Empowerment of a different kind
By Adarsh Matham
03rd March 2013 12:00 AM
Every morning outside my house, a slightly built man called Ranga sets up shop. Under a small tree he sets up his push cart on which he irons clothes from around a 100 houses and flats around my locality. Whenever he comes to my house to pick up clothes, I see him taking notes of the number of clothes on torn cigarette packets with a chewed up pen. Even before he finishes
counting clothes at my home, his mobile rings and he is summoned to yet another home where the same routine of counting different pieces of clothes and writing them down on torn cigarette packets is played out. Since on a typical day he irons between 100 and 150 different pieces of clothes, a part of his push cart is always filled with cigarette packets.

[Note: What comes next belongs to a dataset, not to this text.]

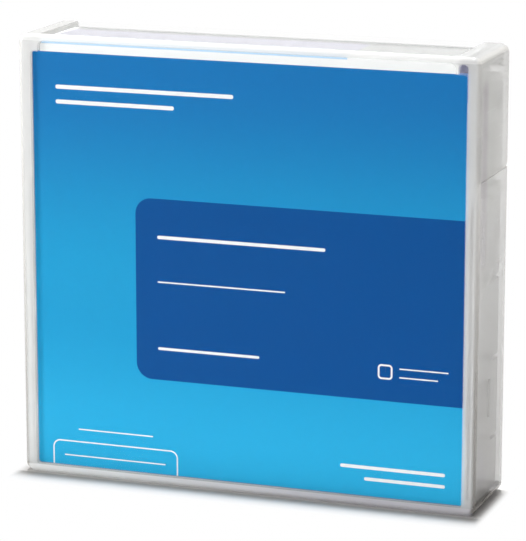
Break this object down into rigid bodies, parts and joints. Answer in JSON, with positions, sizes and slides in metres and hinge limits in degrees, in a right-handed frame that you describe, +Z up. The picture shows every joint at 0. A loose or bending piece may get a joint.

His life would be made very simple, his productivity would increase and he would make more money only if he knew how to use and had the means to use a spreadsheet. Spreadsheets on computers are problematic for someone like Ranga. He would need a place to set it up, he can not carry it around, and anyway he would need a lot of training just to use one. And this is not the story of just Ranga. Look around you and you will see many people who could make great use of a easy-to-use computer. Dhobis, roadside fruit sellers, small stall holders, the list is endless in India. The most obvious alternative for these people is a smartphone. They are powerful computers that are highly mobile and can be used in almost all circumstances by almost everyone with little or no training. The problem for someone like Ranga is that the cheapest smartphone costs upwards of Rs 5,000 which is a lot of money if you are standing in the sun and ironing clothes whole day.
Even as we are obsessed with the likes of iPhone 5, and Galaxy S3, mobile phone companies are waking up to the fact that the next stage of smartphone market expansion is in the budget phones category. When mobile phone companies came together to flaunt their wares at the Mobile World Congress in Barcelona, one of the most prominent changes this year was the realisation that it is time to take smartphones to the masses in countries like Africa, Latin America and in India. Of course, this is nothing new for Indian companies like Micromax which are doing a stellar job of producing good quality phones at affordable prices. What is interesting and new now is the likes of Samsung and Nokia getting into the fray. Samsung with its REX line of smartphones and Nokia with its cheaper versions of the Lumia line are getting into the budget smartphone market and are giving or are planning to give the likes of Micromax and Lava a run for their money. And MWC showed that things are going to get more exciting with the likes of Mozilla and Ubuntu getting into the smartphone game with the express intent of making budget smartphones running their free Firefox and Ubuntu Linux operating systems.
Even though one could argue that with prices starting somewhere around the Rs 4,000-mark, these smartphones are a long way from being affordable to people like Ranga, this is a welcome starting point as companies with deep pockets and big R&D departments will push the prices down. Hopefully, one day soon Ranga will get his own smartphone. That day we can talk about empowerment through technology.